In recent years, almost every Caribbean tourist board has considered how best to obtain a share of what the Inter-American Development Bank (IDB) says involves around 117 million outbound tourists spending overseas about US$498 billion, numbers they forecast to double by 2020.
Unfortunately, up to now success in doing so may largely be illusory. While some destinations have claimed year on year growth in Chinese arrivals, it is far from clear that these numbers represent tourists as the figures appear to include the statistically significant number of Chinese people coming to the region in relation to many public and private projects the country now has underway.
At present the biggest problem is airlift. There is not enough demand to fill direct regular flights to the region, so anyone visiting the region from China or coming to join a cruise ship, has first to fly to the nearest point. This means, for the most part, using Air China to Houston or New York, then travelling on with the same US carrier, United, or alternatively using Air China’s same-plane service from Beijing via Montreal to Havana. In each case the overall flying time is at best around 20 hours.
The only practical solution at present, when it comes to encouraging stay-over Chinese visitors to go anywhere else in the Caribbean other than Havana, is to develop, as Jamaica is now doing, multi-destination vacations for Chinese or other visitors such as Russians, who may already have decided to travel to Cuba. The idea is well advanced, with Jamaica’s Minister of Tourism, Edmund Bartlett, saying recently that he is hoping to have arrangements in place soon for multi-destination marketing, airlift and possibly a single-visa arrangement for Chinese with Cuba, Mexico and the Dominican Republic.
More promising, however, in the medium term, when it comes to numbers, may be the opportunity to begin to encourage Chinese arrivals by cruise ship.
China has been gradually developing a cruise industry in the Pacific and plans to build its own cruise ships, offering perhaps the longer-term possibility for home-porting Chinese vessels for Chinese visitors out of Cuba or Jamaica. Although embryonic, Chinese cruising potentially offers a practical way to bring Chinese visitors to the region in large numbers, perhaps initially out of Miami on existing services into the region, in ways that circumvent or address other challenges that face the region when it comes to meeting their needs.
As the IDB observed in its recent report ‘Chinese Rise in the Caribbean – What Does It Mean for Caribbean Stakeholders’, for the Caribbean to capture more of the Chinese market, significant changes in approach are required.
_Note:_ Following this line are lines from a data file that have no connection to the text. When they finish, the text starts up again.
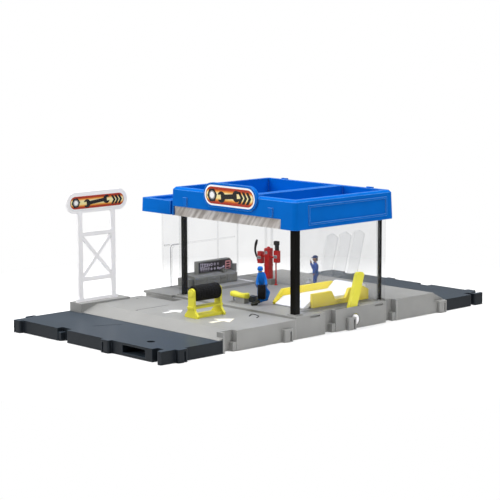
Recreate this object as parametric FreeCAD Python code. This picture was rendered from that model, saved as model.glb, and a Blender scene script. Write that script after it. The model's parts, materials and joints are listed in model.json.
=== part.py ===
import FreeCAD, Part
import math
import os

# Toy auto repair shop for 1:64 cars, in millimetres, +Z up, standing on z = 0.
# +X is the side with the lift lever, -Y is the street front where cars drive in.
# The origin lies on the ground under the middle of the base.

V = FreeCAD.Vector
os.makedirs("parts", exist_ok=True)

# Base modules
base_width = 166.5
front_plate_length = 53.3
forecourt_length = 70.8
shop_length = 108.6
apron_length = 55.7
rear_plate_length = 46.8
road_top = 9.2
forecourt_top = 14.5
shop_top = 16.2
skin = 2.0
side_wall = 2.0
rib = 1.4
rib_pitch_most = 27.5
ramp_run_front = 13.7
ramp_run_rear = 14.4
lip_over = 3.3
lip_thickness = 0.3

# Snap connectors round the edge of the base
lug_width = 9.4
lug_reach = 3.3
lug_height = 9.2
lug_slot = 1.5
lug_lip = 1.7
lug_shoulder = 1.0
notch_width = 11.4
notch_depth = 5.0
notch_step = 3.2
notch_step_height = 6.2
notch_wall = 1.6

# Building
bay_width = 121.0
bay_depth = 91.0
post_inset = 6.5
post_front_from_seam = 5.6
post_size = 5.2
post_plug = 3.0
post_clearance = 0.1
socket_wall = 1.4
socket_lip = 0.8
glass_thickness = 1.5
glass_clearance = 0.15
glass_tab_width = 9.0
glass_tab_depth = 1.4
left_glass_inset = 0.4
left_glass_front = 11.0
platform_height = 2.3
platform_width = 30.0

# Roof
roof_bottom = 78.0
roof_height = 21.6
annex_height = 10.6
roof_deck_rise = 6.0
roof_skin = 2.0
roof_side = 2.4
roof_flare = 1.0
roof_corner = 3.0
roof_over_front = 1.4
roof_over_side = 1.4
roof_over_rear = 5.8
roof_over_left = 6.4
annex_over_left = 6.4
annex_gap = 0.4
rim_width = 5.0
divider_width = 8.0
divider_from_right_post = 47.0
socket_rim = 2.0
socket_depth = 4.0
shutter_height = 7.2
shutter_thickness = 0.9
shutter_left_gap = 3.0
shutter_right_gap = 14.0
shutter_from_front = 1.3
shutter_gap = 0.15
shutter_drop = 0.2
slats = 7
slat_groove = 0.3
plate_width = 57.6
plate_height = 18.5
plate_thickness = 3.0
plate_right_gap = 38.0
plate_rise = 10.0
badge_margin = 1.6
label_thickness = 0.3

# Lift and its lever
axle_z = 6.5
axle_radius = 2.5
axle_head_rim = 1.5
axle_head_gap = 0.7
running_gap = 0.05
press_gap = 0.02
lift_range_deg = 60.0
arm_length = 26.0
arm_rest_deg = 12.0
arm_pivots_apart = 6.0
arm_thickness = 3.0
arm_width = 5.0
arm_tip_radius = 2.8
drive_hub_wall = 1.5
idle_hub_wall = 1.2
idle_shaft_radius = 2.0
pin_radius = 1.5
open_pivot_gap = 0.35
lift_width = 34.5
lift_from_side = 33.25
lift_rear_from_seam = 93.6
pin_from_lift_rear = 5.97
ramp_foot_from_seam = 26.1
ramp_run = 8.0
deck_top = 22.0
deck_thickness = 2.7
kerb_top = 27.0
kerb_width = 2.6
stop_top = 27.6
stop_length = 12.0
kerb_gap_length = 13.0
kerb_gap_past_axle = 0.9
kerb_low = 20.0
lift_rest_gap = 0.3
arm_from_centre = 11.0
bracket_thickness = 1.8
bracket_gap = 0.4
lever_thickness = 3.0
lever_width = 8.3
lever_gap = 0.3
lever_side_wall = 1.0
lever_tip_z = 41.3
lever_tip_forward = 7.1
lever_slot_spare = 2.2

# Tyre rack on the forecourt
rack_from_side = 57.5
rack_from_seam = 49.1
rack_length = 27.5
rack_plate = 2.0
rack_top = 35.7
rack_top_radius = 3.1
rack_foot_width = 14.0
rack_shelf_rise = 6.5
rack_shelf = 1.6
rack_shelf_width = 6.0
rack_shelf_past = 1.0
rack_foot_bar = 2.0
rack_foot_bar_width = 10.0
roller_z = 31.9
roller_radius = 5.8
roller_rings = 9
ring_groove = 0.7
ring_slope = 0.56
trunnion_radius = 1.6
trunnion_inset = 0.4
roller_end_gap = 0.3

# Roadside sign
sign_inset = 7.5
sign_thickness = 2.0
sign_board_bottom = 83.5
sign_board_height = 15.7
sign_board_length = 57.4
sign_centre_from_seam = 53.7
sign_post_front_from_seam = 70.0
sign_post_rear_from_seam = 38.7
sign_post_width = 3.9
sign_low_bar_z = 33.0
sign_high_bar_z = 67.2
sign_bar = 3.1
plinth_height = 1.6
plinth_width = 14.0
plinth_length = 47.0
plinth_inset = 1.0
sign_foot_depth = 1.2
sign_foot_height = 2.4
sign_brace = 2.6
sign_brace_inset = 0.2
sign_badge_margin = 2.2

# Workbench
bench_from_platform = 18.8
bench_depth = 19.0
bench_from_seam = 26.0
bench_length = 45.0
bench_top = 26.5
bench_panel_top = 37.0
bench_panel = 4.0

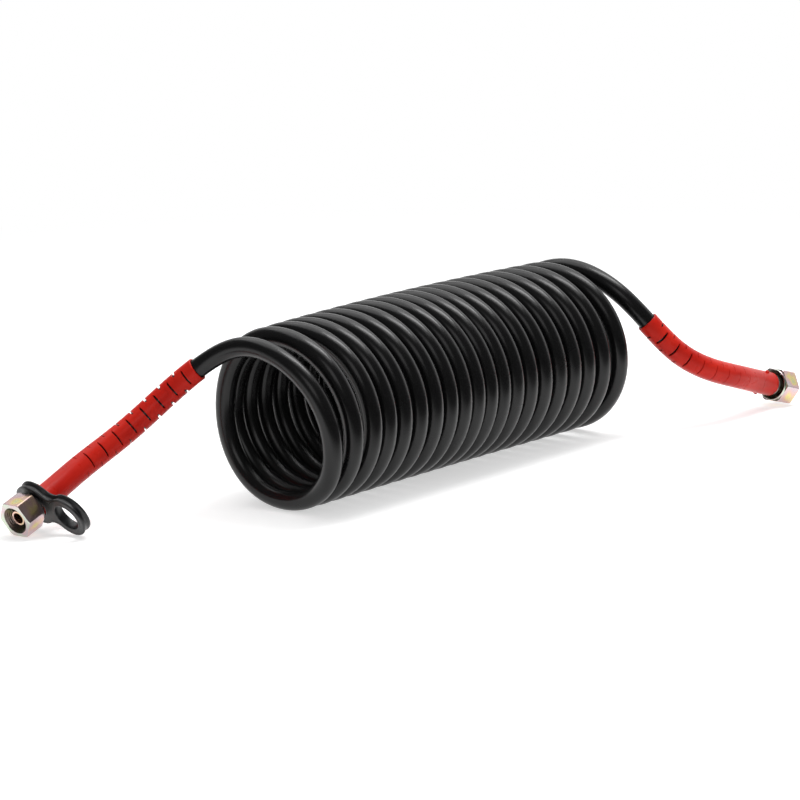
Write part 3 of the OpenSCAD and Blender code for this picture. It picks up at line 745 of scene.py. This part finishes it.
def hose_hole(r, z):
    """Where a round hole along the hose cuts the tab at the height z."""
    points = []
    for g in np.linspace(0, 2 * math.pi, HOSE_HOLE_POINTS, endpoint=False):
        slant = math.cos(g) * hose_axis[0] + math.sin(g) * hose_axis[1]
        away = r / math.sqrt(1 - slant * slant)
        points.append((z * hose_axis[0] / hose_axis[2] + away * math.cos(g),
                       z * hose_axis[1] / hose_axis[2] + away * math.sin(g)))
    return points


def loft(bm, loops):
    """Faces between neighbouring loops of points; returns the edges of the first and last loop."""
    rows = [[bm.verts.new((x, y, z)) for x, y in points] for points, z in loops]
    for lower, upper in zip(rows, rows[1:]):
        for k in range(len(lower)):
            n = (k + 1) % len(lower)
            bm.faces.new((lower[k], lower[n], upper[n], upper[k]))
    return [[bm.edges.get((row[k], row[(k + 1) % len(row)])) for k in range(len(row))]
            for row in (rows[0], rows[-1])]


# Up the edge with its channel, and up the wall of a hole: how far each is drawn in or widened, and how
# high that is
rim = [(1.5, 0.15), (1.35, 0.0), (0.30, 0.0), (0.09, 0.09), (0.0, 0.30), (0.0, 1.15),
       (0.12, 1.38), (0.75, 1.75), (1.05, 2.3), (1.15, 3.0)]
hole = [(1.35, 0.15), (1.2, 0.0), (0.3, 0.0), (0.09, 0.09), (0.0, 0.30), (0.0, 3.0)]
for profile in (rim, hole):
    profile += [(inset, TAB_T - z) for inset, z in reversed(profile[:-1])]
bm = bmesh.new()
ends = [loft(bm, [(tab_outline(inset), z) for inset, z in rim]),
        loft(bm, [(hose_hole(TAB_HOLE_R + grow, z), z) for grow, z in hole]),
        loft(bm, [(eyelet_hole(EYELET_R + grow), z) for grow, z in hole])]
for which in (0, 1):
    bmesh.ops.triangle_fill(bm, edges=sum((end[which] for end in ends), []), use_beauty=True)
bmesh.ops.recalc_face_normals(bm, faces=bm.faces)
mesh = bpy.data.meshes.new("tab_moulded")
bm.to_mesh(mesh)
bm.free()
mesh.shade_smooth()
tab = put_in_scene("tab_moulded", mesh)
behind_nut = Matrix.Translation(Vector((0, 0, TAB_FRONT))) @ tab_turn
mesh.transform(near_place @ Matrix.Scale(MM, 4) @ behind_nut)
mark_sharp(tab, 35)
tab_black, nodes, links, shader = new_material("tab_black")
shader.inputs["Base Color"].default_value = (0.007, 0.007, 0.008, 1)
give_grain(nodes, links, shader, 0.4, 0.00012, Grain_Scale=900.0, Wave_Scale=220.0, Grain=0.35,
           Roughness=0.33, Variation=0.3)
tab.data.materials.append(tab_black)
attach(tab, "tab")
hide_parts("tab")

# ---------------------------------------------------------------------------------------------
# Floor: a plain white sheet that keeps a soft shadow. Away from the object it passes into the white
# backdrop, and the strip in front of the object mirrors as the dim front of the room.
FLOOR_HALF, FLOOR_Z = 8, -0.0005
FADE_FROM, FADE_TO = 0.45, 1.1
DIM_FROM, DIM_TO, DIM_LEFT = -0.20, -0.09, 0.08
floor_mesh = bpy.data.meshes.new("floor")
corners = [(-FLOOR_HALF, -FLOOR_HALF), (FLOOR_HALF, -FLOOR_HALF), (FLOOR_HALF, FLOOR_HALF),
           (-FLOOR_HALF, FLOOR_HALF)]
floor_mesh.from_pydata([(x, y, FLOOR_Z) for x, y in corners], [], [(0, 1, 2, 3)])
floor = put_in_scene("floor", floor_mesh)
floor_white, nodes, links, shader = new_material("floor_white")
nodes.remove(shader)
place = add(nodes, "ShaderNodeTexCoord")
path = add(nodes, "ShaderNodeLightPath")
seen = add(nodes, "ShaderNodeMath", operation="MAXIMUM")
links.new(path.outputs["Is Camera Ray"], seen.inputs[0])
links.new(path.outputs["Is Glossy Ray"], seen.inputs[1])
# The sheet takes shadows, and glows a little where it is seen or mirrored
diffuse = add(nodes, "ShaderNodeBsdfDiffuse", {"Color": (0.8, 0.8, 0.8, 1)})
glow = add(nodes, "ShaderNodeEmission", {"Strength": 0.55})
dark = add(nodes, "ShaderNodeEmission", {"Strength": 0.0})
glowing = add(nodes, "ShaderNodeMixShader")
links.new(seen.outputs[0], glowing.inputs["Fac"])
links.new(dark.outputs[0], glowing.inputs[1])
links.new(glow.outputs[0], glowing.inputs[2])
sheet = add(nodes, "ShaderNodeAddShader")
links.new(diffuse.outputs[0], sheet.inputs[0])
links.new(glowing.outputs[0], sheet.inputs[1])
# Backdrop
away = add(nodes, "ShaderNodeVectorMath", operation="LENGTH")
links.new(place.outputs["Object"], away.inputs[0])
fade = add(nodes, "ShaderNodeMapRange", {"From Min": FADE_FROM, "From Max": FADE_TO},
           interpolation_type="SMOOTHSTEP")
links.new(away.outputs["Value"], fade.inputs["Value"])
faded = add(nodes, "ShaderNodeMath", operation="MULTIPLY")
links.new(fade.outputs["Result"], faded.inputs[0])
links.new(seen.outputs[0], faded.inputs[1])
white = add(nodes, "ShaderNodeEmission")
backed = add(nodes, "ShaderNodeMixShader")
links.new(faded.outputs[0], backed.inputs["Fac"])
links.new(sheet.outputs[0], backed.inputs[1])
links.new(white.outputs[0], backed.inputs[2])
# Dim front
front = add(nodes, "ShaderNodeVectorMath", {1: (0.2, 0.98, 0.0)}, operation="DOT_PRODUCT")
links.new(place.outputs["Object"], front.inputs[0])
dim = add(nodes, "ShaderNodeMapRange",
          {"From Min": DIM_FROM, "From Max": DIM_TO, "To Min": DIM_LEFT, "To Max": 1.0},
          interpolation_type="SMOOTHSTEP")
links.new(front.outputs["Value"], dim.inputs["Value"])
keep = add(nodes, "ShaderNodeMix", {"A": 1.0})
links.new(path.outputs["Is Glossy Ray"], keep.inputs["Factor"])
links.new(dim.outputs["Result"], keep.inputs["B"])
kept = add(nodes, "ShaderNodeMixShader")
links.new(keep.outputs["Result"], kept.inputs["Fac"])
links.new(dark.outputs[0], kept.inputs[1])
links.new(backed.outputs[0], kept.inputs[2])
links.new(kept.outputs[0], nodes["Material Output"].inputs["Surface"])
floor.data.materials.append(floor_white)

# ---------------------------------------------------------------------------------------------
# Light: a white room whose shine is brightest behind the object and dim in front of it, a large soft light
# above, a narrow one that draws the streaks on the turns, and a weak one from the front.
ROOM_FROM, ROOM_TO, ROOM_DIM, ROOM_LIGHT = 0.30, 0.90, 0.12, 0.30
world = bpy.data.worlds.new("studio")
bpy.context.scene.world = world
world.use_nodes = True
nodes, links = world.node_tree.nodes, world.node_tree.links
sky = nodes["Background"]
sky.inputs["Color"].default_value = (1, 1, 1, 1)
path = add(nodes, "ShaderNodeLightPath")
way = add(nodes, "ShaderNodeTexCoord")
behind = add(nodes, "ShaderNodeVectorMath", {1: (0.94, 0.32, 0.10)}, operation="DOT_PRODUCT")
links.new(way.outputs["Generated"], behind.inputs[0])
room = add(nodes, "ShaderNodeMapRange",
           {"From Min": ROOM_FROM, "From Max": ROOM_TO, "To Min": ROOM_DIM, "To Max": 1.0},
           interpolation_type="SMOOTHSTEP")
links.new(behind.outputs["Value"], room.inputs["Value"])
mirrored = add(nodes, "ShaderNodeMath", operation="MAXIMUM")
links.new(path.outputs["Is Glossy Ray"], mirrored.inputs[0])
links.new(path.outputs["Is Transmission Ray"], mirrored.inputs[1])
lit = add(nodes, "ShaderNodeMix", {"A": ROOM_LIGHT})
links.new(mirrored.outputs[0], lit.inputs["Factor"])
links.new(room.outputs["Result"], lit.inputs["B"])
strength = add(nodes, "ShaderNodeMix", {"B": 1.0})
links.new(path.outputs["Is Camera Ray"], strength.inputs["Factor"])
links.new(lit.outputs["Result"], strength.inputs["A"])
links.new(strength.outputs["Result"], sky.inputs["Strength"])


def soft_light(name, place, aim, size, power, shine=1.0):
    lamp = bpy.data.lights.new(name, "AREA")
    lamp.shape, lamp.size, lamp.size_y, lamp.energy = "RECTANGLE", size[0], size[1], power
    lamp.specular_factor = shine
    light = put_in_scene(name, lamp)
    light.location = place
    light.rotation_euler = (Vector(aim) - Vector(place)).to_track_quat("-Z", "Y").to_euler()


soft_light("top_light", (0.3, 0.2, 1.6), (0, 0, 0), (2.2, 1.6), 19.0)
soft_light("strip_light", (0.5, -0.2, 1.5), (0, 0, 0), (0.35, 1.1), 9.0)
soft_light("front_light", (-1.4, -0.9, 0.9), (0, 0, 0.05), (0.8, 0.8), 2.5, shine=0.0)
bpy.context.scene.view_settings.view_transform = "Standard"
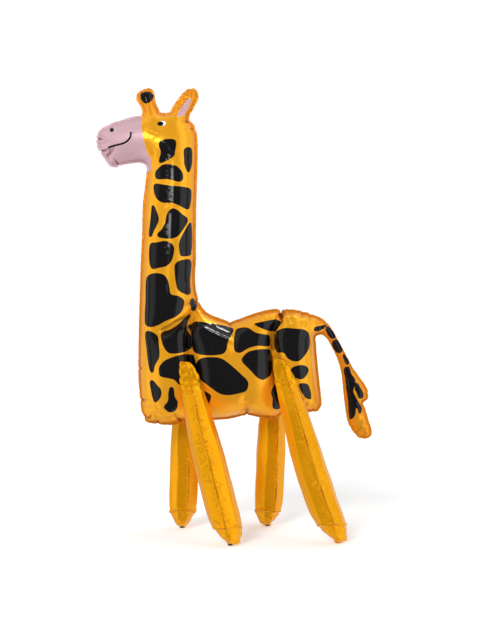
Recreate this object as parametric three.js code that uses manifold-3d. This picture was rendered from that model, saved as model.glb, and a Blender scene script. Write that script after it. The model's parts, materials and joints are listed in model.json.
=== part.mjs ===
// A standing giraffe balloon of printed foil film, filled with air.
// Two sheets of film are sealed together along one outline, which runs round the
// head, horn, ear, neck, trunk and tail, and four tube legs are fixed to its sides.
// Millimetres. X runs from the nose to the tail, Y across the body, Z up from the floor.

import * as THREE from "three";
import { mergeVertices } from "three/addons/utils/BufferGeometryUtils.js";
import Module from "manifold-3d";

const HEIGHT = 1000; // from the floor to the tip of the ear
const SEAM_WIDTH = 7; // the flat sealed edge of the two sheets
const SEAM_THICKNESS = 1;
const FULLNESS = 0.8; // depth of the filled body beside a freely round tube
const TOUCH_GAP = 0.4; // between a leg and the flank that it presses on

const LEG_DIAMETER = 70;
const LEG_TAB_WIDTH = 28; // the sealed end that is fixed to the flank
const LEG_TAB_THICKNESS = 6;
const FOOT_LENGTH = 14; // the small flat tip that stands on the floor
const FOOT_WIDTH = 12;
const WIDE_STANCE = 112; // from the middle of the body to a foot
const NARROW_STANCE = 88;
const LEG_OUTSET = 78; // from the middle of the body to the upper end of a straight leg

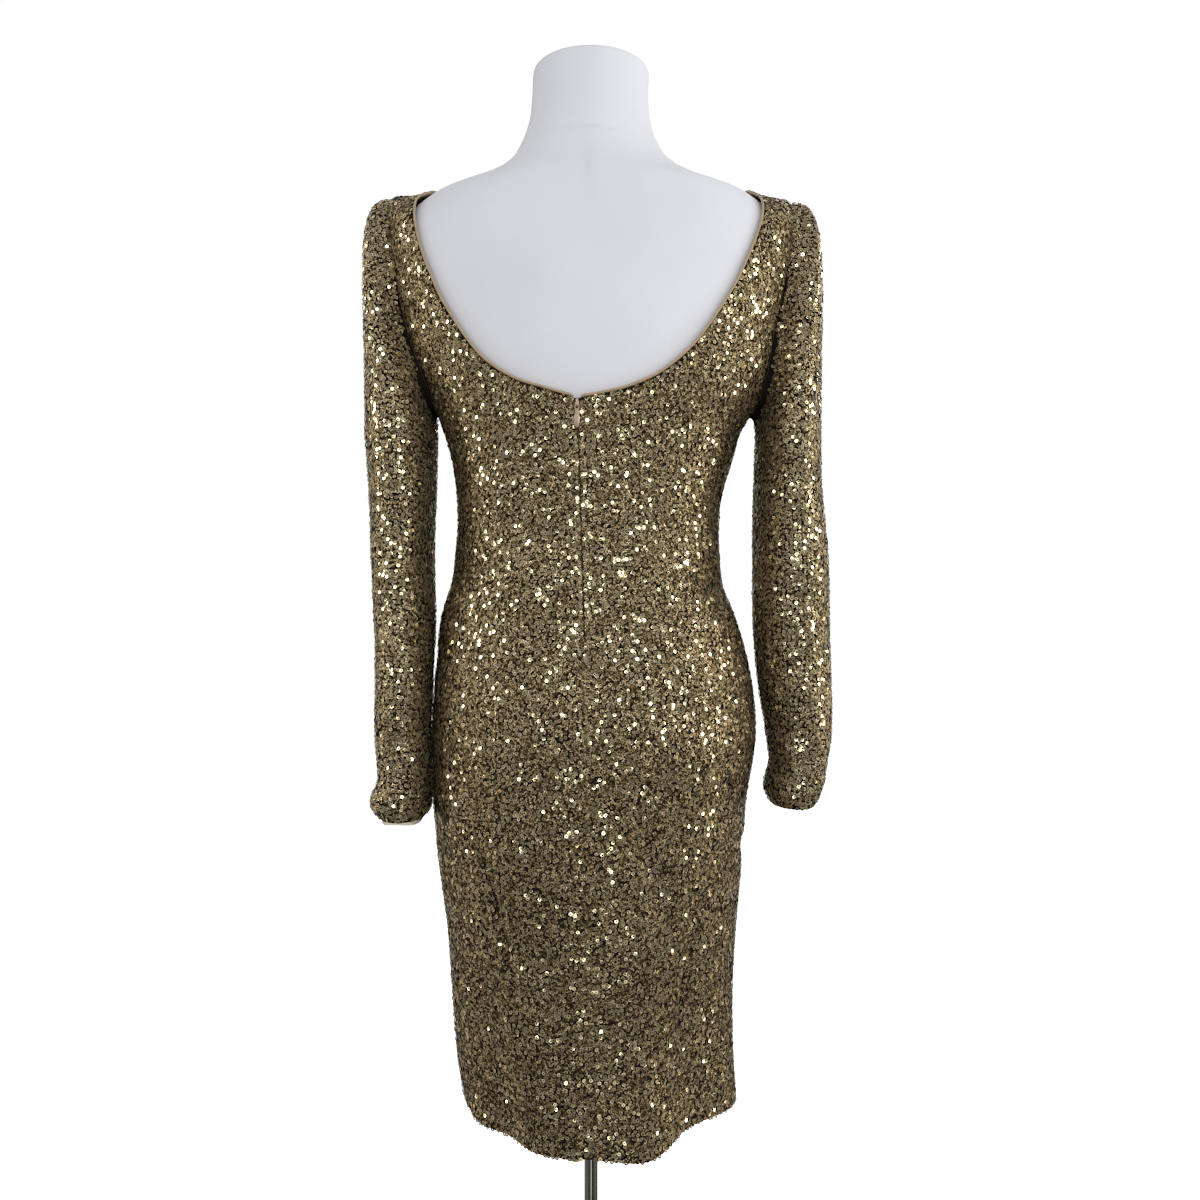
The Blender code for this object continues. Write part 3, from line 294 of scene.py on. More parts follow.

They include streamlined or visa exemptions for Chinese nationals, more five-star hotel properties, better personal and property security, offerings of Chinese cuisine, the hiring of Mandarin and Cantonese speakers as staff and as tour operators, sensitising the industry to Chinese cultural norms, developing marketing materials and signage in Mandarin, and offering more price-competitive shopping experiences.
These are all areas, China’s new policy document suggests, where it might be able to help regionally or bilaterally.
While the Caribbean is never going to be able to compete for Chinese visitors with London, Paris or New York when it comes to shopping or historic sightseeing – both key elements at present in almost all Chinese international travel – there are almost certainly niche opportunities to be developed. These include for example, gambling, music, and as St Lucia has recently recognised, horse racing; China being one of the largest horse race betting markets in the world, with fortunes being spent on racing and related gambling.
Although co-operation on tourism is just one small aspect of China’s proposed new policy approach in the Americas, the language used in its paper speaks to a sector in which the Caribbean is genuinely able to make serious progress. It suggests that individual countries and representative regional tourism bodies should make an early start in exploring the Chinese Government’s new thinking.